* **GIVEN EXERCISE**: Reproduce the span that opens at the line containing "rockwool_plug()" and closes at the line containing "for node in", both lines included, without alteration and without any other line.

* **SUPPLIED INFORMATION**:

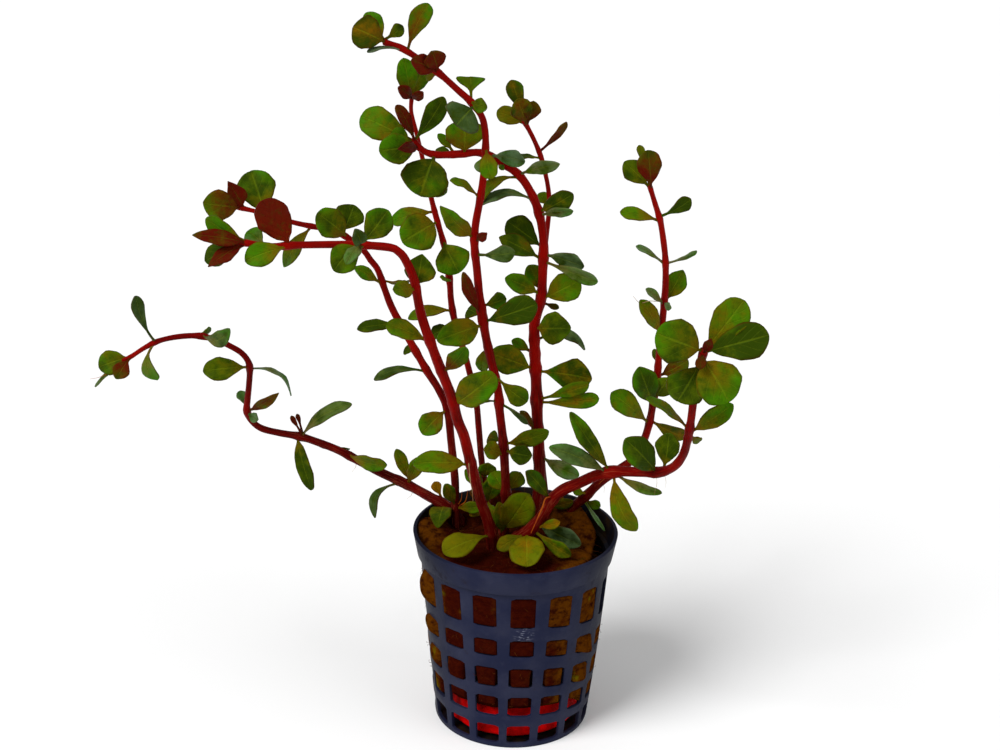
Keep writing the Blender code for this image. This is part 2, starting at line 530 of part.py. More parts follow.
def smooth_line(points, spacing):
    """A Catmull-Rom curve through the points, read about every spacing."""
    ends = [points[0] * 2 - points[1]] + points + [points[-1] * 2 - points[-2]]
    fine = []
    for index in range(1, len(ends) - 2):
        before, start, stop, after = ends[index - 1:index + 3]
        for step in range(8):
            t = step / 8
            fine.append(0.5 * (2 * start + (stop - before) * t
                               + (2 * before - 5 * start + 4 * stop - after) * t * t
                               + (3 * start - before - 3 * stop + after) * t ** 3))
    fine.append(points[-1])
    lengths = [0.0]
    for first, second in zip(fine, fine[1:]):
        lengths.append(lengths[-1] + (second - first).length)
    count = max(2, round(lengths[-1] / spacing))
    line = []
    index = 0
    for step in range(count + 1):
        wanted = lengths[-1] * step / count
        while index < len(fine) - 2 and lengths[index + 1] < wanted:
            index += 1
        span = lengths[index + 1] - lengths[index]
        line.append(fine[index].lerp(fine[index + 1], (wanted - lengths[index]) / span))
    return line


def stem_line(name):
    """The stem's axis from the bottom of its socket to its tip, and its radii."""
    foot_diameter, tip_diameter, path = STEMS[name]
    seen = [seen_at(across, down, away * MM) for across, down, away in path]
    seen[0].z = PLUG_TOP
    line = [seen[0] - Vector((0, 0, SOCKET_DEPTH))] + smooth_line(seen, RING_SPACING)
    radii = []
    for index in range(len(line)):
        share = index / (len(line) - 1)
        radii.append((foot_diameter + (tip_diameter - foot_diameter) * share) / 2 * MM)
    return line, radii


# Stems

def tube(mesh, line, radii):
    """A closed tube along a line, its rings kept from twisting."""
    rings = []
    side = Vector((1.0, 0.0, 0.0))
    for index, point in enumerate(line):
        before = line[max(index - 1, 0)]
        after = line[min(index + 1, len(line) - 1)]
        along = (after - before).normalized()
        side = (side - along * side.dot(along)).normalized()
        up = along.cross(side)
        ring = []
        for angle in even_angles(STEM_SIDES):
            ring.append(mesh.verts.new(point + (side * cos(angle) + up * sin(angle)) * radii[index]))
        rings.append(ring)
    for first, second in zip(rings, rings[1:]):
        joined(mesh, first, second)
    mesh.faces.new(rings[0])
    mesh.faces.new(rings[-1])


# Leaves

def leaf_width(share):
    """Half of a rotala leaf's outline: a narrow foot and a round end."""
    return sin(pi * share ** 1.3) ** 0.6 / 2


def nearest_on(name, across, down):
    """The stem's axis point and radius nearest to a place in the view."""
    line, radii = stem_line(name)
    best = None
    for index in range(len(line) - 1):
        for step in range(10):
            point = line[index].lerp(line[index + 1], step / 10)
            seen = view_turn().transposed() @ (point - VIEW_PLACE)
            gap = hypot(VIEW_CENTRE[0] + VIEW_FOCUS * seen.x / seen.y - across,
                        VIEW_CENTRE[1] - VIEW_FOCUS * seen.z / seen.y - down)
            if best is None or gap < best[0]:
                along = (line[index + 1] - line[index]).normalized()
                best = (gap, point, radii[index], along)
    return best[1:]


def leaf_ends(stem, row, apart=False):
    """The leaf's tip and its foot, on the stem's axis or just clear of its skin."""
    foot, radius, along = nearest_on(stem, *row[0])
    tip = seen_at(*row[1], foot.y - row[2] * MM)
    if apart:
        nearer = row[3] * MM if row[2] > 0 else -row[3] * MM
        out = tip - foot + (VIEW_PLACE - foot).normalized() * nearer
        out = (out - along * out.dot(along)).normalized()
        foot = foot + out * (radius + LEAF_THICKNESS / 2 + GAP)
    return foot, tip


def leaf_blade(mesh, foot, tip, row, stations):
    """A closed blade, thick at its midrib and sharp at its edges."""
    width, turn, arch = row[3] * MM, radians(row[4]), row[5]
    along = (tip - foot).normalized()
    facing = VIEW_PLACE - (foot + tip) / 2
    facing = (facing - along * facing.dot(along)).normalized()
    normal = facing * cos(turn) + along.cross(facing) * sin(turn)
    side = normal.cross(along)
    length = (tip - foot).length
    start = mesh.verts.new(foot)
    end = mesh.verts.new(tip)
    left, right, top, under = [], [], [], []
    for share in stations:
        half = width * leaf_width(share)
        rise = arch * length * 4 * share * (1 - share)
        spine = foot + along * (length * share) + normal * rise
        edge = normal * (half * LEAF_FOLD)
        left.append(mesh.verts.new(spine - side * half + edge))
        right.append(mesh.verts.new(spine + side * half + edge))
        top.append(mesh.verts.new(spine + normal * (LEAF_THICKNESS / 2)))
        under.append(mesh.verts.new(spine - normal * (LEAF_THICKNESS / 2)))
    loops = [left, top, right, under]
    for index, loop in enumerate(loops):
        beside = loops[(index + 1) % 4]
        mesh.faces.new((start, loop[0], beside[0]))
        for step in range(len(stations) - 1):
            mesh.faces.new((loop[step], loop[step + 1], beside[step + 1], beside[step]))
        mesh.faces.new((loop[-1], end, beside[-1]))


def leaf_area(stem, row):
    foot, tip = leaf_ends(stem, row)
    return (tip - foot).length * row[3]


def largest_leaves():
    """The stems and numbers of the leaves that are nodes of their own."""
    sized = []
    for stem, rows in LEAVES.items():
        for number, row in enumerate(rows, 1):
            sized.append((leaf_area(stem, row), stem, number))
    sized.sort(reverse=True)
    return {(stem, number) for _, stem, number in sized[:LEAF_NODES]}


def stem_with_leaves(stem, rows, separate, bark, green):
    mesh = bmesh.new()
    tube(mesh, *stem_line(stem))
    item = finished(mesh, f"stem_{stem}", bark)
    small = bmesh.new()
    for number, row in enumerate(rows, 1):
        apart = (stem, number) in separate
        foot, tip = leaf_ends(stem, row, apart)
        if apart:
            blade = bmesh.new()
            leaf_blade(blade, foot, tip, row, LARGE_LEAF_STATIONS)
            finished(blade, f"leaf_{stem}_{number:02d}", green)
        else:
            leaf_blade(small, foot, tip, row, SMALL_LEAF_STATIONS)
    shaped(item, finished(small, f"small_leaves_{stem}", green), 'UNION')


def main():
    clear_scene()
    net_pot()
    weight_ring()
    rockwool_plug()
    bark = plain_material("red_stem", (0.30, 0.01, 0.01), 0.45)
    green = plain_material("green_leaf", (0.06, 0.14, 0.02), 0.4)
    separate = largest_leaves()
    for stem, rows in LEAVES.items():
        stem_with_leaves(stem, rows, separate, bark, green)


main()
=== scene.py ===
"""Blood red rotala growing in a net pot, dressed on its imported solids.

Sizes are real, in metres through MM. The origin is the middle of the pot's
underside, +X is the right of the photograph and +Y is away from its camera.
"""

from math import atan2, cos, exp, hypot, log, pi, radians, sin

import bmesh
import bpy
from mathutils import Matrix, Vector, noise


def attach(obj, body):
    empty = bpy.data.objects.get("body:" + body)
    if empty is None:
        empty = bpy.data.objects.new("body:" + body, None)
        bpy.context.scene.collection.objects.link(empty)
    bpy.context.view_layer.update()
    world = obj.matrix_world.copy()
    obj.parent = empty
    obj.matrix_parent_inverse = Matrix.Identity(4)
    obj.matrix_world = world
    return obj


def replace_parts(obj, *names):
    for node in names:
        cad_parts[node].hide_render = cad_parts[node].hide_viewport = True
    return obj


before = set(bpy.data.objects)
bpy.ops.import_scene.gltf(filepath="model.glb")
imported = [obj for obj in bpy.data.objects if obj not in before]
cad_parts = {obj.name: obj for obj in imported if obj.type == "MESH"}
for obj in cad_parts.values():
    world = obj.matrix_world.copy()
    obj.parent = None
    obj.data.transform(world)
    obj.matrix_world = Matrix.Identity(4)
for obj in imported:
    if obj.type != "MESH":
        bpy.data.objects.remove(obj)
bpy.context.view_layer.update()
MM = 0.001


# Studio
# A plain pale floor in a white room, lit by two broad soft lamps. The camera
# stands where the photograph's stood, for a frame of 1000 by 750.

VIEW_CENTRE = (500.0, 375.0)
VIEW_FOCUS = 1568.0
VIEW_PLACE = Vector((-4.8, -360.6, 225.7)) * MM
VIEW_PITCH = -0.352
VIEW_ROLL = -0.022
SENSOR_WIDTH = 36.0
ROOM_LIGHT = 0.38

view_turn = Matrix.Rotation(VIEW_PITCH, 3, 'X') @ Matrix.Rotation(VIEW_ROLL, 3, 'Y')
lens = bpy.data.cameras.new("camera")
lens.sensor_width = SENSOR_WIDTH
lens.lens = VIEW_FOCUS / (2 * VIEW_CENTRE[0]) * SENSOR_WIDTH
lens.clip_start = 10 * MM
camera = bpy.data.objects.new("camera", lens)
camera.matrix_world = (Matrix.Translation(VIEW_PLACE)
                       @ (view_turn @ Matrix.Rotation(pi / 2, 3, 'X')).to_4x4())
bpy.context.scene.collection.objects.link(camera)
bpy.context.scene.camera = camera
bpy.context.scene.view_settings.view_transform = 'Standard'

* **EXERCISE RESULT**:
    rockwool_plug()
    bark = plain_material("red_stem", (0.30, 0.01, 0.01), 0.45)
    green = plain_material("green_leaf", (0.06, 0.14, 0.02), 0.4)
    separate = largest_leaves()
    for stem, rows in LEAVES.items():
        stem_with_leaves(stem, rows, separate, bark, green)


main()
=== scene.py ===
"""Blood red rotala growing in a net pot, dressed on its imported solids.

Sizes are real, in metres through MM. The origin is the middle of the pot's
underside, +X is the right of the photograph and +Y is away from its camera.
"""

from math import atan2, cos, exp, hypot, log, pi, radians, sin

import bmesh
import bpy
from mathutils import Matrix, Vector, noise


def attach(obj, body):
    empty = bpy.data.objects.get("body:" + body)
    if empty is None:
        empty = bpy.data.objects.new("body:" + body, None)
        bpy.context.scene.collection.objects.link(empty)
    bpy.context.view_layer.update()
    world = obj.matrix_world.copy()
    obj.parent = empty
    obj.matrix_parent_inverse = Matrix.Identity(4)
    obj.matrix_world = world
    return obj


def replace_parts(obj, *names):
    for node in names:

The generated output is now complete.